Como essas armadilhas consistiram em forçar Mike Pence a dizer se concordava com as declarações mais polémicas de Donald Trump, e porque Pence se limitou a abanar a cabeça e a dizer que nada daquilo era verdade, o resultado final deu títulos como "Mike Pence venceu o debate ao atirar Donald Trump para debaixo do autocarro" (Vox, um site progressista) e "Com um debate firme, Pence fez o que Trump não conseguiu fazer" (National Review, uma revista conservadora).
No final, uma sondagem da CNN feita entre telespectadores espalhados por todo o país – e numa amostra com "um pouco mais de democratas", como salientou um dos pivôs – deu a vitória ao republicano, embora por uma margem curta (48% contra 42%). Mas a percentagem mais relevante não foi essa: segundo a mesma sondagem, 58% dos inquiridos disseram que o democrata Tim Kaine foi o escudeiro mais fiel dos dois, enquanto apenas 35% acharam que Mike Pence defendeu melhor o seu candidato a Presidente.
"Trump não costuma reagir bem quando é ofuscado ou ignorado", disse o editor do site Business Insider Josh Barro, que escreve regularmente sobre política norte-americana e economia. "Ao contrário de Pence, Kaine executou uma estratégia cujo objectivo claro era beneficiar o seu parceiro de corrida. Penso que este debate, tal como a maioria dos debates entre vice-presidentes, vai ter pouco impacto. A não ser que Trump fique irritado por ter sido ofuscado pelo seu brando parceiro de corrida, o que poderá interferir ainda mais com o seu Zen à medida que se aproxima o segundo debate presidencial."
E, a acreditar nos relatos de alguns jornalistas norte-americanos sobre as reacções de Donald Trump e dos seus colaboradores mais próximos, foi isso mesmo que aconteceu: se o magnata já tinha ameaçado calçar as luvas de boxe no próximo debate com Hillary Clinton, na noite de domingo para segunda-feira, então agora é que o caldo está entornado.
"Conselheiro de Trump comenta o debate em que Pence deixou passar oportunidades para defendê-lo: 'Pence ganhou o debate, mas perdeu com Trump'", escreveu no Twitter o jornalista John Harwood, responsável pela delegação da CNBC em Washington, colaborador do New York Times e antigo repórter do Wall Street Journal. Harwood voltou ao tema num artigo publicado no site da CNBC: "Uma questão interessante é a reacção pessoal de Trump. Pence deixou passar oportunidades para defendê-lo, e recebeu muito mais críticas positivas depois do debate do que Trump."
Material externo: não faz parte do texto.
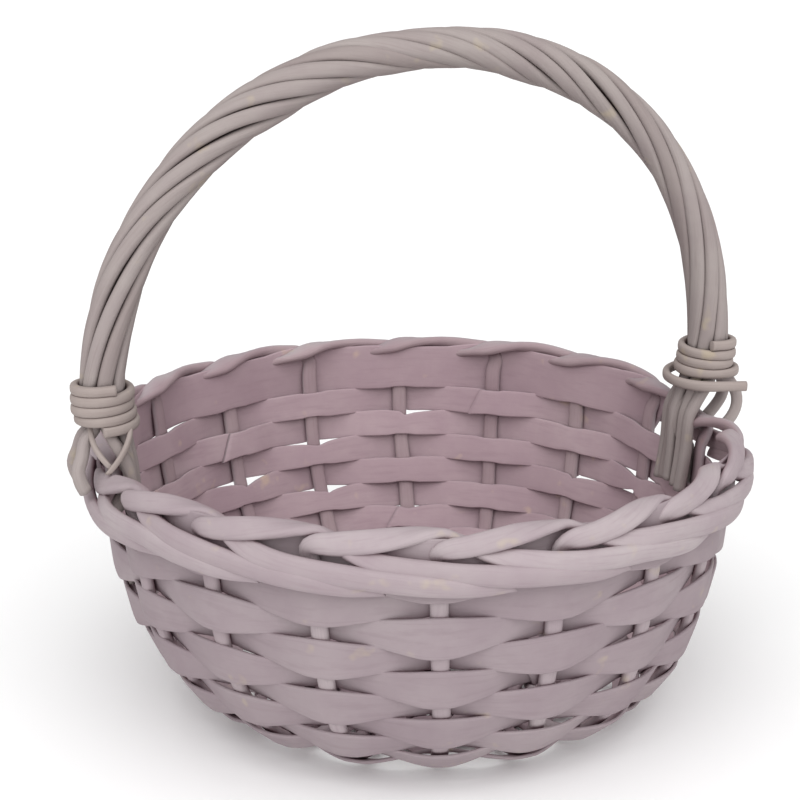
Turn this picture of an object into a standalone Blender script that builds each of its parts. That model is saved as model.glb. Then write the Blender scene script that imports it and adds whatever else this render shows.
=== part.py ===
"""A round willow basket with a hooped handle, painted all over.

Eighteen upright stakes are pushed in beside the spokes of a woven base, turn up into a bowl, and are bent down to
the right at the rim to make a border. Rows of split willow are woven between them: nine whole rings, and above them
two lengths that stop at the handle. A bow with seven rods twisted round it makes the handle, and a thin rod is wound
round each end. Metres, +Z up, handle along X, and the origin is on the floor under the middle of the base.
"""

import math

import bmesh
import bpy
import numpy as np

# Counts
STAKE_COUNT = 18
ROW_COUNT = 9
HANDLE_ROD_COUNT = 7
WIDE_SLATH_COUNT = 5
NARROW_SLATH_COUNT = 4
WEAVER_COUNT = 2

# The bowl, along the middle of its wall
BASE_RADIUS = 0.0745
BASE_LEVEL = 0.0052
BASE_DOME = 0.0020
TURN_RADIUS = 0.104
TURN_LEVEL = 0.010
BELLY_RADIUS = 0.1240
BELLY_LEVEL = 0.038
RIM_RADIUS = 0.1295
RIM_LEVEL = 0.112
RIM_DIP = 0.0080
RIM_PULL = 0.0018
RIM_PULL_SPREAD = math.radians(17)
BASE_DRIFT = 0.0050

# Willow
STAKE_DIAMETER = 0.0063
BUTT_DIAMETER = 0.0042
BUTT_START = 0.048
FIRST_STAKE_ANGLE = math.radians(-4.5)
STRIP_WIDTH = 0.0152
STRIP_WAIST = 0.0084
TOP_SQUEEZE_SHARE = 0.75
STRIP_THICKNESS = 0.0018
ROW_PITCH = 0.0116
TOP_ROW_DROP = 0.0215
JOINT_GAP = 0.0006
CLEARANCE = 0.0003

# The base
STICK_DIAMETER = 0.0042
STICK_END = 0.0725
SLATH_PITCH = 0.0047
SLATH_HALF = 0.0145
FAN_RADIUS = 0.027
SPOKE_LAG = 0.0056
WEAVER_DIAMETER = 0.0034
WEAVER_START = 0.034
WEAVER_END = 0.0705
WEAVER_TURNS = 3.5

# The handle
COLLAR_RISE = 0.019
SPRING_RISE = 0.008
RIGHT_LEAN = 0.0035
LEFT_SHOULDER_INSET = 0.0061
LEFT_SHOULDER_RISE = 0.1716
RIGHT_SHOULDER_OUTSET = 0.0023
RIGHT_SHOULDER_RISE = 0.1844
BOW_DIAMETER = 0.0066
BOW_FOOT_DIAMETER = 0.0050
BOW_TIP_DIAMETER = 0.0026
BOW_TIP_LEVEL = 0.062
BOW_TIP_SHARES = (0.5, 1.0)
ROD_DIAMETER = 0.0050
ROD_CIRCLE_RADIUS = 0.00635
TWIST_SEVENTHS = 17
TWIST_EASE_SHARE = 0.35
WRAP_DIAMETER = 0.0036
WRAP_GAP = 0.00045
WRAP_TURNS_LEFT = 4
WRAP_TURNS_RIGHT = 3
LOOSE_TURN_DROP = 0.0044
LOOSE_TURN_SWELL = 0.0038
LOOSE_TURN_SWELL_SHARE = 0.25
LOOSE_END_LENGTH = 0.012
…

Também um dos principais repórteres da CNN, John King, tinha algo para dizer sobre a suposta fúria com que Donald Trump recebeu a boa prestação do seu vice, quando comparada com a sua própria prestação contra Hillary Clinton. "Segundo John King, da CNN, uma fonte próxima de Trump diz que as críticas positivas sobre Pence em comparação com ele não lhe caíram muito bem", escreveu Sam Stein, editor de Política do Huffington Post.
Mas a análise que mais poderá enfurecer Donald Trump – e comprometer a relação com o seu parceiro na Casa Branca se a vitória lhe sorrir no dia 8 de Novembro – é a de que Mike Pence não se limitou a deixar passar oportunidades para defender o seu candidato: "Tim Kaine está a candidatar-se a vice-presidente em 2016. Mike Pence está a candidatar-se a Presidente em 2020", resumiu Jon Lovett, que ajudou a escrever discursos na Administração Obama.
Mas os elogios a Mike Pence com críticas implícitas a Donald Trump não vieram só de jornalistas nem de antigos escritores de discursos de Barack Obama. No painel de membros do Partido Republicano a quem o site Politico recorre para avaliar o sentimento no interior do partido (garantindo o anonimato a todos para falarem livremente), não houve dúvidas: todos os 40 disseram que Mike Pence foi melhor no seu debate do que Donald Trump no seu.
"Não há qualquer discussão. Haverá alguém fora da família de Trump que não esteja a desejar que fosse possível trocar a ordem da candidatura? Mike Pence transmite calma e força, e uma capacidade para articular uma visão e políticas que os americanos apoiam. Pela primeira vez em meses, ouvimos argumentos sérios a favor dos princípios conservadores", citou o Politico.